## Written instruction
Copy every line, exactly and only, from the line containing "Write part 2" to the line containing "return np.radians(np.concatenate(stretches))", both lines included.
* START Dataset *
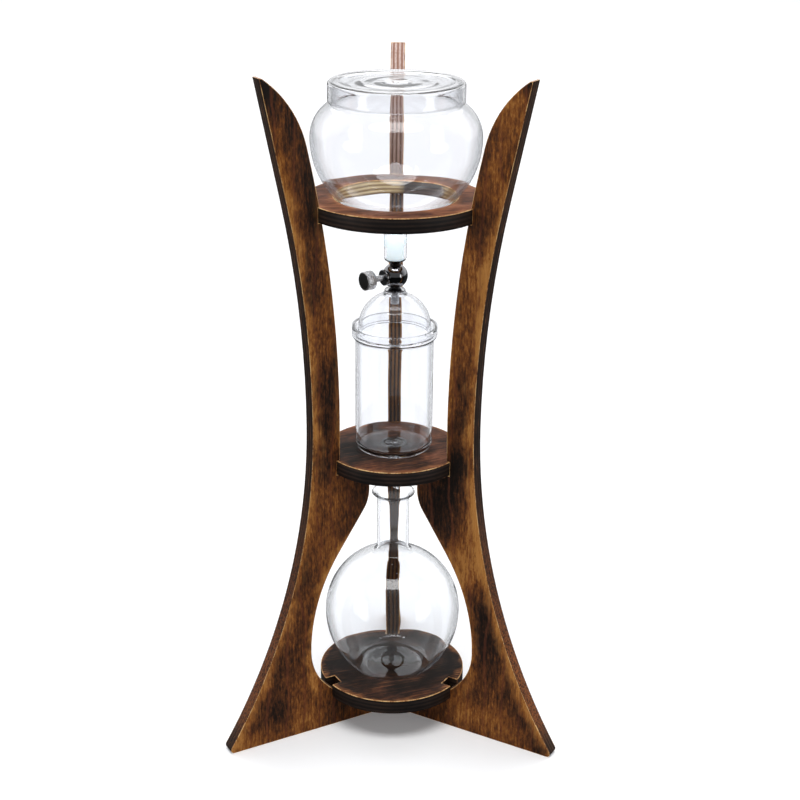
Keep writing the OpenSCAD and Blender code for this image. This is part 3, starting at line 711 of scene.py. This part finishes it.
def disc(node, turn, marks, offset, rims):
    """The ring or a disc. The wall of the ring's hole has a material of its own."""
    bm = merged_copy(node)
    arris = softened(bm, DISC_BEVEL)
    for face in bm.faces:
        inwards = face.normal.dot(Vector((*face.calc_center_median().xy, 0.0))) <= 0
        if face in arris:
            face.material_index = RUBBED_CORNER if face.normal.z > 0 else CHARRED_CORNER
        elif abs(face.normal.z) > 0.9:
            face.material_index = FACE
        else:
            face.material_index = INNER if inwards and node == "top_ring" else RIM
    face = disc_face(f"{node}_face", turn, marks, offset, rims)
    materials = [face, disc_edge(f"{node}_rim", False), RUBBED, CHARRED]
    if node == "top_ring":
        materials.append(disc_edge(f"{node}_hole", True))
    return placed(bm, f"{node}_wood", materials, "stand", [node], WOOD_SHARP)


# ---- Glassware ----
def blown(bm, swell_mm):
    """Gives the inside of a glass the slight waves of blown work."""
    bm.normal_update()
    for vert in bm.verts:
        inward = vert.normal.x * vert.co.x + vert.normal.y * vert.co.y < 0
        if inward:
            vert.co += vert.normal * noise.noise(vert.co * WAVES_PER_METRE) * swell_mm * MM


def glass_piece(name, profile, base_z, material, body, node, bevel, swell):
    """A glass spun from its closed profile."""
    bm = spun(even(without_repeats(profile)), base_z)
    softened(bm, bevel, GLASS_BEVEL_STEPS, GLASS_SHARP)
    blown(bm, swell)
    return placed(bm, name, [material], body, [node], NEVER_SHARP)


def globe_side(wall):
    """Half of the globe's profile, from the tube's foot up to the rim, at a distance of wall from the outside."""
    tube_mid = (TUBE_R + TUBE_FILLET, -math.sqrt((GLOBE_R + TUBE_FILLET) ** 2 - (TUBE_R + TUBE_FILLET) ** 2))
    tube_turn = heading((0, 0), tube_mid)
    shoulder_mid = (GLOBE_R - SHOULDER_R, 0.0)
    reach = MOUTH_R + MOUTH_FILLET
    mouth_mid = (reach, math.sqrt((SHOULDER_R + MOUTH_FILLET) ** 2 - (reach - shoulder_mid[0]) ** 2))
    mouth_turn = heading(shoulder_mid, mouth_mid)
    return [
        (TUBE_R - wall, TUBE_LOW),
        *arc(tube_mid, TUBE_FILLET + wall, 180, tube_turn + 180),
        *arc((0, 0), GLOBE_R - wall, tube_turn, 0, 2.5),
        *arc(shoulder_mid, SHOULDER_R - wall, 0, mouth_turn),
        *arc(mouth_mid, MOUTH_FILLET + wall, mouth_turn + 180, 180, 12),
        (MOUTH_R - wall, GLOBE_RIM),
    ]


def water_globe():
    profile = globe_side(0) + globe_side(GLOBE_WALL)[::-1]
    glass_piece("globe_glass", profile, GLOBE_Z, GLOBE_GLASS, "globe", "water_globe", WIDE_GLASS_BEVEL,
                SLIGHT_WAVES)


def globe_lid():
    """The pressed lid, with uneven rings in its panel and a twisted gather in the middle."""
    panel_z = LID_TOP - PANEL_DIP
    ball_r = (BUTTON_R**2 + BUTTON_H**2) / (2 * BUTTON_H)
    ball_mid = (0.0, panel_z + BUTTON_H - ball_r)
    skirt_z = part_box("globe_lid")[0].z / MM - GLOBE_Z
    corner = (LID_R - LID_ROUND, LID_TOP - LID_ROUND)
    bend_mid = (LID_R - LID_WALL - LID_BEND, GLOBE_RIM - LID_BEND)
    panel = [(PANEL_R - i, panel_z) for i in range(1, int(PANEL_R - BUTTON_R))]
    profile = [
        (LID_R - LID_WALL, skirt_z), (LID_R, skirt_z), *arc(corner, LID_ROUND, 0, 90, 10),
        (PANEL_R + PANEL_SLOPE, LID_TOP), (PANEL_R, panel_z), *panel,
        *arc(ball_mid, ball_r, heading(ball_mid, (BUTTON_R, panel_z)), 90, 3),
        (0.0, panel_z - LID_WALL), (PANEL_R, panel_z - LID_WALL), (PANEL_R + PANEL_SLOPE, GLOBE_RIM),
        *arc(bend_mid, LID_BEND, 90, 0, 30),
    ]
    bm = spun(even(without_repeats(profile)), GLOBE_Z)
    softened(bm, GLASS_BEVEL, GLASS_BEVEL_STEPS, GLASS_SHARP)
    blown(bm, SLIGHT_WAVES)
    for vert in bm.verts:
        distance = vert.co.xy.length / MM
        if distance < PANEL_R - 2 and vert.co.z > (GLOBE_Z + GLOBE_RIM - 0.9) * MM:
            uneven = noise.noise(Vector((vert.co.x, vert.co.y, 0.3)) * RING_WAVES_PER_METRE)
            drifted = distance + RING_DRIFT * uneven
            rise = sum(h * math.exp(-(((drifted - mid) / wide) ** 2)) for mid, wide, h in LID_RINGS)
            rise *= 0.7 + 1.4 * uneven
            near = max(0.0, 1 - distance / GATHER_R)
            vert.co.z += (rise + near * GATHER_H * noise.noise(vert.co * GATHER_WAVES_PER_METRE)) * MM
    placed(bm, "lid_glass", [LID_GLASS], "lid", ["globe_lid"], NEVER_SHARP)


def dome_cover():
    """The dome, its flange resting in the cup's lip and a bead round its drip hole."""
    inner = DOME_R - DOME_WALL
    foot = -DOME_SKIRT - DOME_FLANGE_T
    dome_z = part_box("dome_cover")[0].z / MM - foot
    flange_r = CUP_R + LIP_STEP - CUP_WALL - DOME_GAP
    bead_r = DOME_HOLE + DOME_WALL
    bead_foot = math.sqrt(DOME_R**2 - bead_r**2)
    bead_top = math.sqrt(DOME_R**2 - DOME_HOLE**2) + DOME_BEAD
    profile = [
        (inner, foot), (flange_r, foot), (flange_r, -DOME_SKIRT), (DOME_R, -DOME_SKIRT),
        *arc((0, 0), DOME_R, 0, heading((0, 0), (bead_r, bead_foot))),
        (bead_r, bead_top), (DOME_HOLE, bead_top),
        *arc((0, 0), inner, math.degrees(math.acos(DOME_HOLE / inner)), 0),
    ]
    glass_piece("dome_glass", profile, dome_z, CUP_GLASS, "dome", "dome_cover", GLASS_BEVEL, SLIGHT_WAVES)


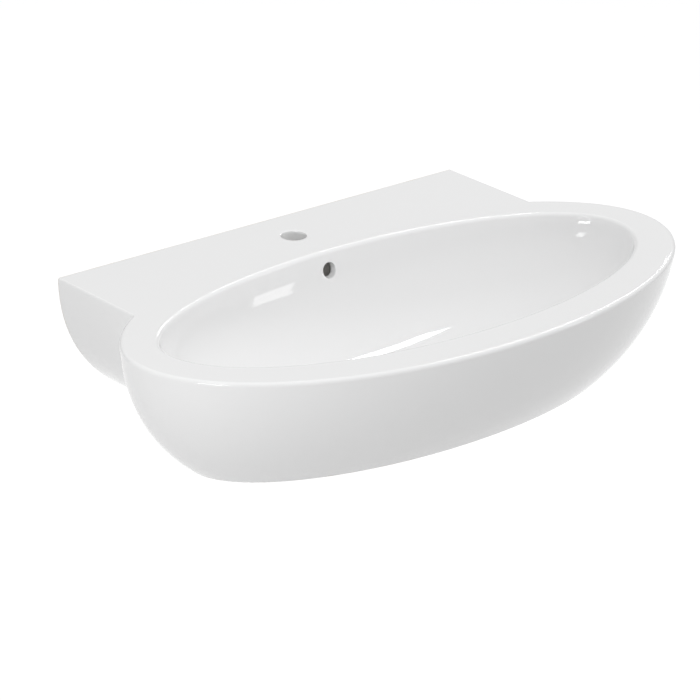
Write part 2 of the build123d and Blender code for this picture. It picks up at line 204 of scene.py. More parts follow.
# Loop round the skirt and the rear block at a depth: the oval, left side, back and right side.
def outline(depth, inset=0.0, backY=0.0, rounded=True):
    step = np.interp(depth, depthTable, stepTable)
    sideX = curvedIn(basin["shelf"], step) - inset
    if rounded:
        sideX = sideX + roundedIn(depth, 0.0, basin["shelfRound"])
    tried = np.radians(np.linspace(85, 3, 400))
    curve = skirtCurve(tried, depth, inset, basin["rimRound"] * rounded)
    meeting = np.interp(sideX, curve[:, 0], tried)
    angle = np.linspace(meeting, -math.pi - meeting, basin["ovalColumns"] + 1)
    oval = skirtCurve(angle, depth, inset, basin["rimRound"] * rounded)
    meetingY = oval[0, 1]
    side = np.linspace(meetingY, backY, basin["sideColumns"] + 1)
    left = np.stack([np.full_like(side, -sideX), side], axis=1)
    right = np.stack([np.full_like(side, sideX), side[::-1]], axis=1)
    back = np.linspace(-sideX, sideX, basin["backColumns"] + 1)
    back = np.stack([back, np.full_like(back, backY)], axis=1)
    loop = np.concatenate([oval[:-1], left[:-1], back[:-1], right[:-1]])
    return np.column_stack([loop, np.full(len(loop), rimZ - depth)])


# Angle of each column on an inner oval, matched to the outline's stretches.
def loopAngles(meeting, corner):
    turns = (meeting, -180 - meeting, -180 - corner, -360 + corner, -360 + meeting)
    counts = [basin[key] for key in ("ovalColumns", "sideColumns", "backColumns", "sideColumns")]
    stretches = [np.linspace(start, end, count + 1)[:-1]
                 for start, end, count in zip(turns, turns[1:], counts)]
    return np.radians(np.concatenate(stretches))


# Cubic Bezier of the bowl: its radius from 1 to 0 and its depth from 0 to 1.
def bowlProfile(t):
    wall, floor = basin["bowlWallFullness"], basin["bowlFloorFullness"]
    radius = (1 - t) ** 3 + 3 * (1 - t) ** 2 * t + 3 * (1 - t) * t ** 2 * floor
    depth = 3 * (1 - t) ** 2 * t * wall + 3 * (1 - t) * t ** 2 + t ** 3
    return radius, depth


profileT = np.linspace(0, 1, 2001)
profileRadius, profileDepth = bowlProfile(profileT)


# Half width, front and rear reach of the bowl, moved outward by an offset.
def bowlSizes(offset):
    return [size + offset for size in basin["bowl"]]


# Ellipses on the bowl, or on its underside at an offset, one for each step of the profile.
def bowlLoops(t, offset, angle):
    radius, depth = bowlProfile(t)
    point, _ = ovalPoint(angle, bowlSizes(offset), 0.0)
    z = rimZ - depth * (basin["bowlDepth"] + offset)
    return xyz(point[:, 0] * radius, drainY + point[:, 1] * radius, z)


# Height of the bowl over a point in plan.
def bowlHeight(x, y, offset):
    halfWidth, front, rear = bowlSizes(offset)
    reach = np.where(y >= drainY, rear, front)
    radius = np.hypot(x / halfWidth, (y - drainY) / reach)
    depth = np.interp(-radius, -profileRadius, profileDepth)
    return rimZ - depth * (basin["bowlDepth"] + offset)


# Distance from the wall of the bowl's rear at a height.
def bowlRearY(x, z, offset):
    halfWidth, _, rear = bowlSizes(offset)
    radius = np.interp((rimZ - z) / (basin["bowlDepth"] + offset), profileDepth, profileRadius)
    return drainY + rear * np.sqrt(np.maximum(radius ** 2 - (x / halfWidth) ** 2, 0))


# Loops in steps from one loop to another.
def between(first, last, shares):
    share = np.asarray(shares)[:, None, None]
    return first[None] * (1 - share) + last[None] * share


# Rounded edge between the bowl and the top: a circle's arc tangent to both, and its lower end's depth.
def openingRound(angle):
    radius = basin["openingRound"]
    point, normal = ovalPoint(angle, basin["bowl"], 0.0)
    support = (point * normal).sum(axis=-1)
    share = np.interp(radius / basin["bowlDepth"], profileDepth, profileRadius)
    lean = np.arctan((1 - share) * 2 * support / radius)
    depth = radius * (1 - np.sin(lean))
    radiusThere = np.interp(depth / basin["bowlDepth"], profileDepth, profileRadius)
    centre = -(1 - radiusThere) * support + radius * np.cos(lean)
    turn = lean + (math.pi / 2 - lean) * np.linspace(0, 1, basin["openingRows"])[:, None]
    out = centre - radius * np.cos(turn)
    plan = point[None] + normal[None] * out[..., None]
    return xyz(plan[..., 0], drainY + plan[..., 1], rimZ - radius + radius * np.sin(turn)), depth


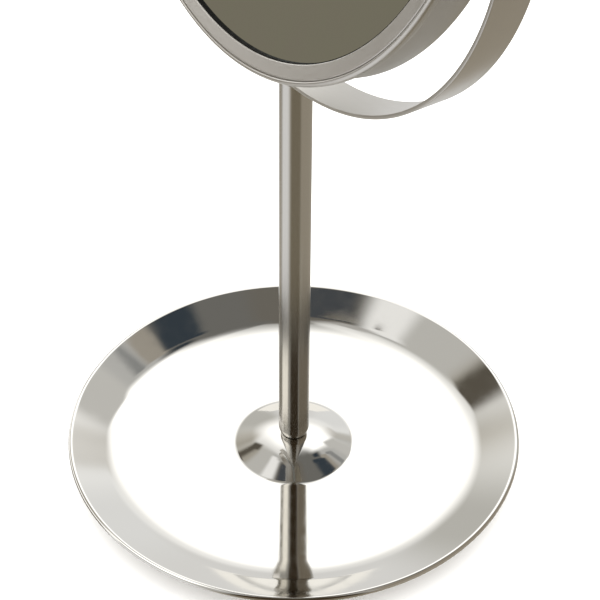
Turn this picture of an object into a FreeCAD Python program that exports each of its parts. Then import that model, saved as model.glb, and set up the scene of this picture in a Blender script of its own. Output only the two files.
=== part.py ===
"""Extendable shaving mirror on a tray foot: each physical piece is one solid (or one group of like solids).

Millimetres, +Z up. The origin is on the surface that the mirror stands on, at the middle of its foot.
The mirror's plain side faces -Y and tilts up; the head turns about X, the yoke turns about Z on the stem.
"""
import FreeCAD, Part
import math
import os

V = FreeCAD.Vector
X_AXIS, Y_AXIS, Z_AXIS = V(1, 0, 0), V(0, 1, 0), V(0, 0, 1)
CENTRE = V(0, 0, 0)

# ---------------------------------------------------------------- driving sizes
# Foot: a pressed tray with a raised middle, on a weight and a rubber pad
TRAY_R = 75.0                # outside radius of the rim
TRAY_RIM_Z = 12.0            # top of the rim
TRAY_BEAD_R = 1.0            # the rim's edge is rolled to a bead
TRAY_RIM_SLOPE = 24.7        # degrees
TRAY_BEND_R = 25.0           # inside radius of the bend from floor to rim
TRAY_FLOOR_Z = 4.75          # top of the floor at its lowest, where that bend starts
TRAY_CROWN_SLOPE = 3.0       # degrees; the floor rises this little towards the mound
TRAY_SHEET = 1.0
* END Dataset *
## Result for this exercise
Write part 2 of the build123d and Blender code for this picture. It picks up at line 204 of scene.py. More parts follow.
# Loop round the skirt and the rear block at a depth: the oval, left side, back and right side.
def outline(depth, inset=0.0, backY=0.0, rounded=True):
    step = np.interp(depth, depthTable, stepTable)
    sideX = curvedIn(basin["shelf"], step) - inset
    if rounded:
        sideX = sideX + roundedIn(depth, 0.0, basin["shelfRound"])
    tried = np.radians(np.linspace(85, 3, 400))
    curve = skirtCurve(tried, depth, inset, basin["rimRound"] * rounded)
    meeting = np.interp(sideX, curve[:, 0], tried)
    angle = np.linspace(meeting, -math.pi - meeting, basin["ovalColumns"] + 1)
    oval = skirtCurve(angle, depth, inset, basin["rimRound"] * rounded)
    meetingY = oval[0, 1]
    side = np.linspace(meetingY, backY, basin["sideColumns"] + 1)
    left = np.stack([np.full_like(side, -sideX), side], axis=1)
    right = np.stack([np.full_like(side, sideX), side[::-1]], axis=1)
    back = np.linspace(-sideX, sideX, basin["backColumns"] + 1)
    back = np.stack([back, np.full_like(back, backY)], axis=1)
    loop = np.concatenate([oval[:-1], left[:-1], back[:-1], right[:-1]])
    return np.column_stack([loop, np.full(len(loop), rimZ - depth)])


# Angle of each column on an inner oval, matched to the outline's stretches.
def loopAngles(meeting, corner):
    turns = (meeting, -180 - meeting, -180 - corner, -360 + corner, -360 + meeting)
    counts = [basin[key] for key in ("ovalColumns", "sideColumns", "backColumns", "sideColumns")]
    stretches = [np.linspace(start, end, count + 1)[:-1]
                 for start, end, count in zip(turns, turns[1:], counts)]
    return np.radians(np.concatenate(stretches))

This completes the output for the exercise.